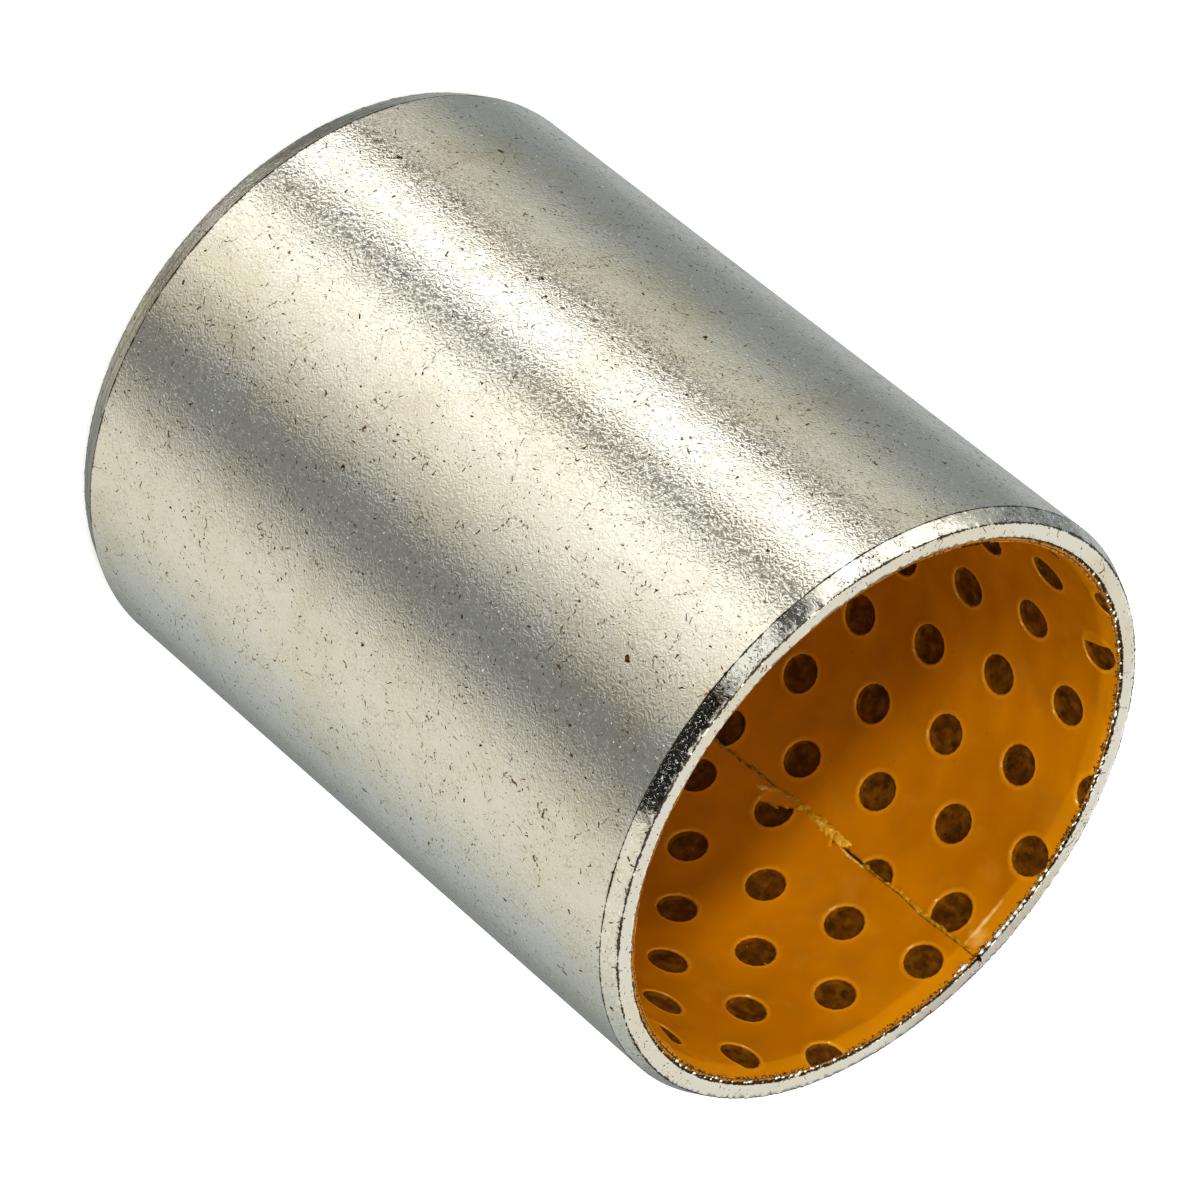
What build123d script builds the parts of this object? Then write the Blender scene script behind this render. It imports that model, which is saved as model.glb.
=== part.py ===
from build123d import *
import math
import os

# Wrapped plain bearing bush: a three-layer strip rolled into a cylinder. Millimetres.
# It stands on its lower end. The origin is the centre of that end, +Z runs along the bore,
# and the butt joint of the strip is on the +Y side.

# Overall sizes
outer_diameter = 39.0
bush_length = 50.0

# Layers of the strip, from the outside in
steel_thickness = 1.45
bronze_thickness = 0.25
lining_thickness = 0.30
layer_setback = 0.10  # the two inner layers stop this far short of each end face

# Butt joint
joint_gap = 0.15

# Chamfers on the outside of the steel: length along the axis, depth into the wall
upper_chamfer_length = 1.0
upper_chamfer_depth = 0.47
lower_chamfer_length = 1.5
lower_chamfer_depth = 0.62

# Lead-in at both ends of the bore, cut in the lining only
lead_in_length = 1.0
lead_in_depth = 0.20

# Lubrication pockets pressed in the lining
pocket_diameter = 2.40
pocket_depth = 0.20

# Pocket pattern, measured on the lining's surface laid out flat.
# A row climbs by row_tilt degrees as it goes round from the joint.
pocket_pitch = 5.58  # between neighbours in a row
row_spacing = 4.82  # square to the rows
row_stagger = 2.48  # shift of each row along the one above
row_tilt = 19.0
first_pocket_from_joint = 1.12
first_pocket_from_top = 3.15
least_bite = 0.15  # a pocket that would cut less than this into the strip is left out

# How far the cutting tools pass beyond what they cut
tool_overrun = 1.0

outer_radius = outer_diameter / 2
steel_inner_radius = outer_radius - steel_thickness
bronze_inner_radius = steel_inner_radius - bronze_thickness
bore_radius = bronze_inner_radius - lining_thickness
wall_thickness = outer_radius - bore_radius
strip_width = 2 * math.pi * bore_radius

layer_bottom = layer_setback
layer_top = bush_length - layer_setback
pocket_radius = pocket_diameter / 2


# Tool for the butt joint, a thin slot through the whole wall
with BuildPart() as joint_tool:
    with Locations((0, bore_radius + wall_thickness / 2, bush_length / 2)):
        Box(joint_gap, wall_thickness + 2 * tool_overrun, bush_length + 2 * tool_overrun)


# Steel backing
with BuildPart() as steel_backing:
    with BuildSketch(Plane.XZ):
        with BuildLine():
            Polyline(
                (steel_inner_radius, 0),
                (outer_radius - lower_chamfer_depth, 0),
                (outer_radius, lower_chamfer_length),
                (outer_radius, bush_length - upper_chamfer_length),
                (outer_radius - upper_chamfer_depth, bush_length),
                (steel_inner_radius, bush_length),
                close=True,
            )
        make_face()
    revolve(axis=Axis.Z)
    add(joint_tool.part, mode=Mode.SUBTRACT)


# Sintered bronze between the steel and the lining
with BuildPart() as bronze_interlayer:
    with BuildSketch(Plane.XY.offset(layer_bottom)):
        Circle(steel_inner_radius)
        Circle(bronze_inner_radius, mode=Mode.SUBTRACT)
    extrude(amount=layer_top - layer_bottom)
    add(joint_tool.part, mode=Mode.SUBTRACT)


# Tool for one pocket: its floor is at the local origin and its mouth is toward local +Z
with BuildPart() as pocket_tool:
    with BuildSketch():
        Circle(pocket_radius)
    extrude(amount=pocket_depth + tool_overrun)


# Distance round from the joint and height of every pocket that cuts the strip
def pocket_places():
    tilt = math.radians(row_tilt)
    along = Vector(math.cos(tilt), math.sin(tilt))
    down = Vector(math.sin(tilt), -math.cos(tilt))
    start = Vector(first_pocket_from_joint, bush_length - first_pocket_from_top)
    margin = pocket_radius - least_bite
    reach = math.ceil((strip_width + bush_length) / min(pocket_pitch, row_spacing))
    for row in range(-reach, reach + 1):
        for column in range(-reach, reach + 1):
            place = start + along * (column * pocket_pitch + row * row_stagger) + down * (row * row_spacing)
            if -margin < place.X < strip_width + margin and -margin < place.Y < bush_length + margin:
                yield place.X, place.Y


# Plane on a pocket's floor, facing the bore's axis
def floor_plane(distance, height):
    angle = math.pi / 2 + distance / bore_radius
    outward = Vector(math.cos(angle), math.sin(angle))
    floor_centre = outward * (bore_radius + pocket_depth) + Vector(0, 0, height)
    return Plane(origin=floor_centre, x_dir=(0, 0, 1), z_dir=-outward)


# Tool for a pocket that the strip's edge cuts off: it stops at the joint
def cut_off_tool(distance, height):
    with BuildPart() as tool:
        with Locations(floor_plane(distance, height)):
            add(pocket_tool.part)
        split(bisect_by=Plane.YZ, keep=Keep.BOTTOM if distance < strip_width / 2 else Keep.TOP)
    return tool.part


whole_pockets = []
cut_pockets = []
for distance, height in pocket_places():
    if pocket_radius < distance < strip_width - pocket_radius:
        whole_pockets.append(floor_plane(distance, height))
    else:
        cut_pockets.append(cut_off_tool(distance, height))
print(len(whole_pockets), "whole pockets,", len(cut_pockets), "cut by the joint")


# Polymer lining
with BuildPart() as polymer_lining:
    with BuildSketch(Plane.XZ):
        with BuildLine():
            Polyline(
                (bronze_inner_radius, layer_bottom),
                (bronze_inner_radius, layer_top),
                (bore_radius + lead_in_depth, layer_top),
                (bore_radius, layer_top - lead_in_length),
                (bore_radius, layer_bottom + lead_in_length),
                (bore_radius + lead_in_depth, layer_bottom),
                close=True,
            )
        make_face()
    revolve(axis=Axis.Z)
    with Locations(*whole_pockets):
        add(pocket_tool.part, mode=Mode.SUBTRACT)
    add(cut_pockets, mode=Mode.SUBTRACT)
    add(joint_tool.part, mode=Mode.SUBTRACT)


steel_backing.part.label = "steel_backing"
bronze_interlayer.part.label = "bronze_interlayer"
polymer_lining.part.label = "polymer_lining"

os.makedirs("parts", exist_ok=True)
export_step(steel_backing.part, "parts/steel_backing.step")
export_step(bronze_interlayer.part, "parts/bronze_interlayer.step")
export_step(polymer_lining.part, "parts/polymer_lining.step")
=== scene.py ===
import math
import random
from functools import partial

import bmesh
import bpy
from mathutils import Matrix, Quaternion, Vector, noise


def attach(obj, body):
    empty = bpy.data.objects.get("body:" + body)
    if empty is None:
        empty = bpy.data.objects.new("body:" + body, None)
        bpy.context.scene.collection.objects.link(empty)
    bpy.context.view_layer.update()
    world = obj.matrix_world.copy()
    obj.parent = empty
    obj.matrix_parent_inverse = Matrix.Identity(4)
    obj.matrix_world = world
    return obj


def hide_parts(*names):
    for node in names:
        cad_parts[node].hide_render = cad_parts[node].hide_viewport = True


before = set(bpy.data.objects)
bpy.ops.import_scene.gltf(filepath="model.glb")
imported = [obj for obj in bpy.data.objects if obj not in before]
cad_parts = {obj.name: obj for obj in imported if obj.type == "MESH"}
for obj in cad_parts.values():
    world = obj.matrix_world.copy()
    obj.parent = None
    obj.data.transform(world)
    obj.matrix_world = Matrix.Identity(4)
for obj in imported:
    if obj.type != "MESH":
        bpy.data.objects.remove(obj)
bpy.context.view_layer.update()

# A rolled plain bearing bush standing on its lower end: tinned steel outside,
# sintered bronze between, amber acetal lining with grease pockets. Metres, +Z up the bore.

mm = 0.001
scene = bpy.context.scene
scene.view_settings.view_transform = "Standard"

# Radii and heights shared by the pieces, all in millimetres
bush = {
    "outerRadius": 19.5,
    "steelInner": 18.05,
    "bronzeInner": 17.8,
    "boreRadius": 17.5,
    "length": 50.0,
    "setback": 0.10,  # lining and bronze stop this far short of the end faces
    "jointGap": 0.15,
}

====

# [Exercise directions]
Repeat the lines above exactly.

# [Finished exercise]
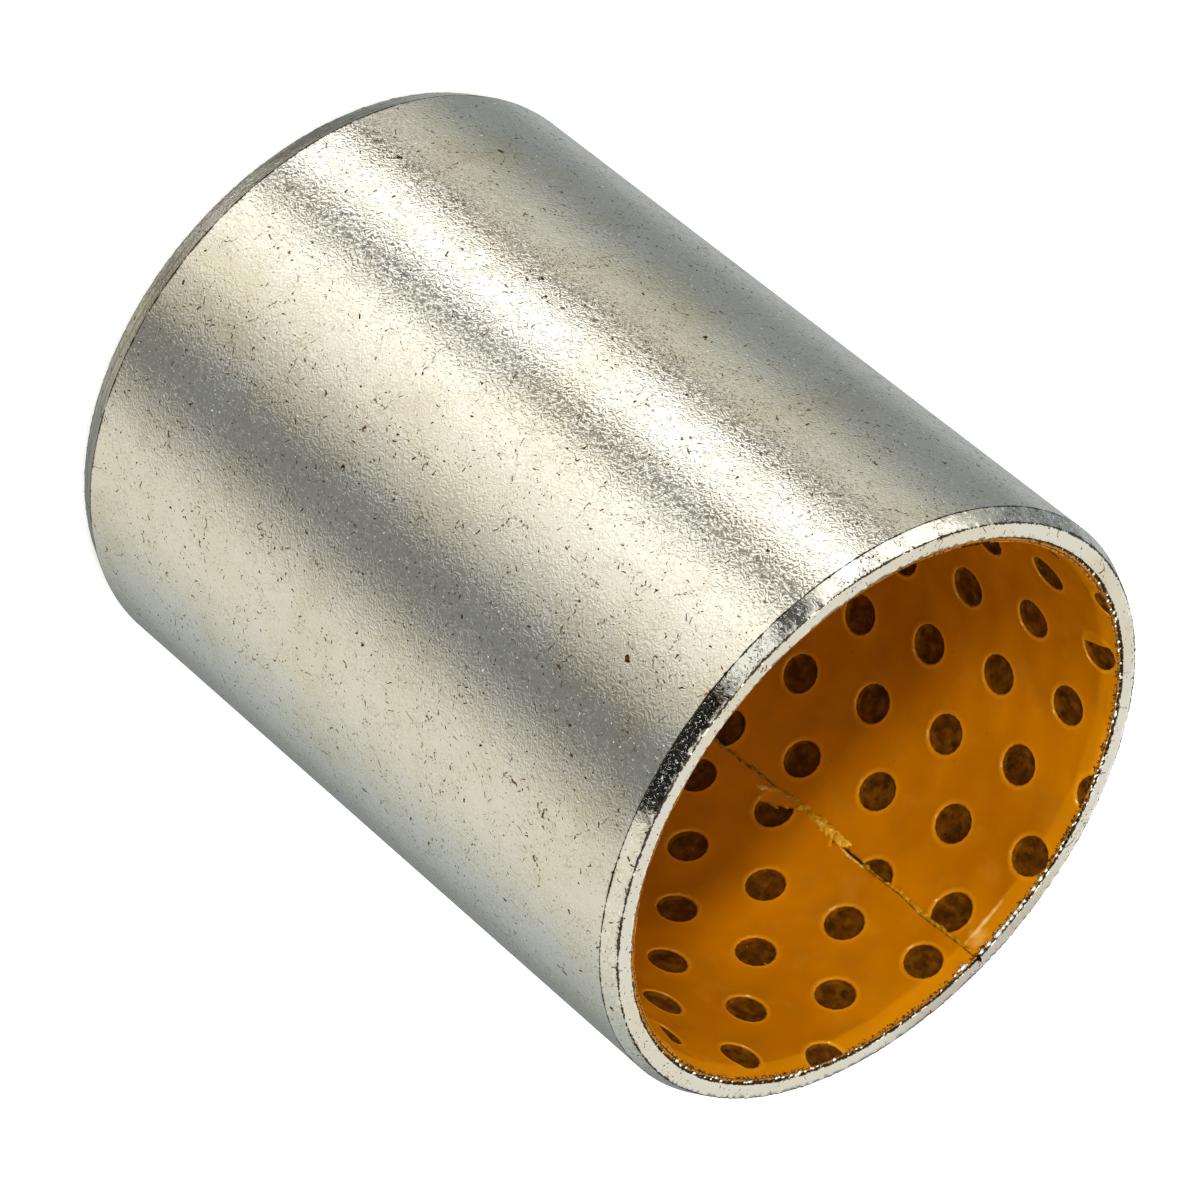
What build123d script builds the parts of this object? Then write the Blender scene script behind this render. It imports that model, which is saved as model.glb.
=== part.py ===
from build123d import *
import math
import os

# Wrapped plain bearing bush: a three-layer strip rolled into a cylinder. Millimetres.
# It stands on its lower end. The origin is the centre of that end, +Z runs along the bore,
# and the butt joint of the strip is on the +Y side.

# Overall sizes
outer_diameter = 39.0
bush_length = 50.0

# Layers of the strip, from the outside in
steel_thickness = 1.45
bronze_thickness = 0.25
lining_thickness = 0.30
layer_setback = 0.10  # the two inner layers stop this far short of each end face

# Butt joint
joint_gap = 0.15

# Chamfers on the outside of the steel: length along the axis, depth into the wall
upper_chamfer_length = 1.0
upper_chamfer_depth = 0.47
lower_chamfer_length = 1.5
lower_chamfer_depth = 0.62

# Lead-in at both ends of the bore, cut in the lining only
lead_in_length = 1.0
lead_in_depth = 0.20

# Lubrication pockets pressed in the lining
pocket_diameter = 2.40
pocket_depth = 0.20

# Pocket pattern, measured on the lining's surface laid out flat.
# A row climbs by row_tilt degrees as it goes round from the joint.
pocket_pitch = 5.58  # between neighbours in a row
row_spacing = 4.82  # square to the rows
row_stagger = 2.48  # shift of each row along the one above
row_tilt = 19.0
first_pocket_from_joint = 1.12
first_pocket_from_top = 3.15
least_bite = 0.15  # a pocket that would cut less than this into the strip is left out

# How far the cutting tools pass beyond what they cut
tool_overrun = 1.0

outer_radius = outer_diameter / 2
steel_inner_radius = outer_radius - steel_thickness
bronze_inner_radius = steel_inner_radius - bronze_thickness
bore_radius = bronze_inner_radius - lining_thickness
wall_thickness = outer_radius - bore_radius
strip_width = 2 * math.pi * bore_radius

layer_bottom = layer_setback
layer_top = bush_length - layer_setback
pocket_radius = pocket_diameter / 2


# Tool for the butt joint, a thin slot through the whole wall
with BuildPart() as joint_tool:
    with Locations((0, bore_radius + wall_thickness / 2, bush_length / 2)):
        Box(joint_gap, wall_thickness + 2 * tool_overrun, bush_length + 2 * tool_overrun)


# Steel backing
with BuildPart() as steel_backing:
    with BuildSketch(Plane.XZ):
        with BuildLine():
            Polyline(
                (steel_inner_radius, 0),
                (outer_radius - lower_chamfer_depth, 0),
                (outer_radius, lower_chamfer_length),
                (outer_radius, bush_length - upper_chamfer_length),
                (outer_radius - upper_chamfer_depth, bush_length),
                (steel_inner_radius, bush_length),
                close=True,
            )
        make_face()
    revolve(axis=Axis.Z)
    add(joint_tool.part, mode=Mode.SUBTRACT)


# Sintered bronze between the steel and the lining
with BuildPart() as bronze_interlayer:
    with BuildSketch(Plane.XY.offset(layer_bottom)):
        Circle(steel_inner_radius)
        Circle(bronze_inner_radius, mode=Mode.SUBTRACT)
    extrude(amount=layer_top - layer_bottom)
    add(joint_tool.part, mode=Mode.SUBTRACT)


# Tool for one pocket: its floor is at the local origin and its mouth is toward local +Z
with BuildPart() as pocket_tool:
    with BuildSketch():
        Circle(pocket_radius)
    extrude(amount=pocket_depth + tool_overrun)


# Distance round from the joint and height of every pocket that cuts the strip
def pocket_places():
    tilt = math.radians(row_tilt)
    along = Vector(math.cos(tilt), math.sin(tilt))
    down = Vector(math.sin(tilt), -math.cos(tilt))
    start = Vector(first_pocket_from_joint, bush_length - first_pocket_from_top)
    margin = pocket_radius - least_bite
    reach = math.ceil((strip_width + bush_length) / min(pocket_pitch, row_spacing))
    for row in range(-reach, reach + 1):
        for column in range(-reach, reach + 1):
            place = start + along * (column * pocket_pitch + row * row_stagger) + down * (row * row_spacing)
            if -margin < place.X < strip_width + margin and -margin < place.Y < bush_length + margin:
                yield place.X, place.Y


# Plane on a pocket's floor, facing the bore's axis
def floor_plane(distance, height):
    angle = math.pi / 2 + distance / bore_radius
    outward = Vector(math.cos(angle), math.sin(angle))
    floor_centre = outward * (bore_radius + pocket_depth) + Vector(0, 0, height)
    return Plane(origin=floor_centre, x_dir=(0, 0, 1), z_dir=-outward)


# Tool for a pocket that the strip's edge cuts off: it stops at the joint
def cut_off_tool(distance, height):
    with BuildPart() as tool:
        with Locations(floor_plane(distance, height)):
            add(pocket_tool.part)
        split(bisect_by=Plane.YZ, keep=Keep.BOTTOM if distance < strip_width / 2 else Keep.TOP)
    return tool.part


whole_pockets = []
cut_pockets = []
for distance, height in pocket_places():
    if pocket_radius < distance < strip_width - pocket_radius:
        whole_pockets.append(floor_plane(distance, height))
    else:
        cut_pockets.append(cut_off_tool(distance, height))
print(len(whole_pockets), "whole pockets,", len(cut_pockets), "cut by the joint")


# Polymer lining
with BuildPart() as polymer_lining:
    with BuildSketch(Plane.XZ):
        with BuildLine():
            Polyline(
                (bronze_inner_radius, layer_bottom),
                (bronze_inner_radius, layer_top),
                (bore_radius + lead_in_depth, layer_top),
                (bore_radius, layer_top - lead_in_length),
                (bore_radius, layer_bottom + lead_in_length),
                (bore_radius + lead_in_depth, layer_bottom),
                close=True,
            )
        make_face()
    revolve(axis=Axis.Z)
    with Locations(*whole_pockets):
        add(pocket_tool.part, mode=Mode.SUBTRACT)
    add(cut_pockets, mode=Mode.SUBTRACT)
    add(joint_tool.part, mode=Mode.SUBTRACT)


steel_backing.part.label = "steel_backing"
bronze_interlayer.part.label = "bronze_interlayer"
polymer_lining.part.label = "polymer_lining"

os.makedirs("parts", exist_ok=True)
export_step(steel_backing.part, "parts/steel_backing.step")
export_step(bronze_interlayer.part, "parts/bronze_interlayer.step")
export_step(polymer_lining.part, "parts/polymer_lining.step")
=== scene.py ===
import math
import random
from functools import partial

import bmesh
import bpy
from mathutils import Matrix, Quaternion, Vector, noise


def attach(obj, body):
    empty = bpy.data.objects.get("body:" + body)
    if empty is None:
        empty = bpy.data.objects.new("body:" + body, None)
        bpy.context.scene.collection.objects.link(empty)
    bpy.context.view_layer.update()
    world = obj.matrix_world.copy()
    obj.parent = empty
    obj.matrix_parent_inverse = Matrix.Identity(4)
    obj.matrix_world = world
    return obj


def hide_parts(*names):
    for node in names:
        cad_parts[node].hide_render = cad_parts[node].hide_viewport = True


before = set(bpy.data.objects)
bpy.ops.import_scene.gltf(filepath="model.glb")
imported = [obj for obj in bpy.data.objects if obj not in before]
cad_parts = {obj.name: obj for obj in imported if obj.type == "MESH"}
for obj in cad_parts.values():
    world = obj.matrix_world.copy()
    obj.parent = None
    obj.data.transform(world)
    obj.matrix_world = Matrix.Identity(4)
for obj in imported:
    if obj.type != "MESH":
        bpy.data.objects.remove(obj)
bpy.context.view_layer.update()

# A rolled plain bearing bush standing on its lower end: tinned steel outside,
# sintered bronze between, amber acetal lining with grease pockets. Metres, +Z up the bore.

mm = 0.001
scene = bpy.context.scene
scene.view_settings.view_transform = "Standard"

# Radii and heights shared by the pieces, all in millimetres
bush = {
    "outerRadius": 19.5,
    "steelInner": 18.05,
    "bronzeInner": 17.8,
    "boreRadius": 17.5,
    "length": 50.0,
    "setback": 0.10,  # lining and bronze stop this far short of the end faces
    "jointGap": 0.15,
}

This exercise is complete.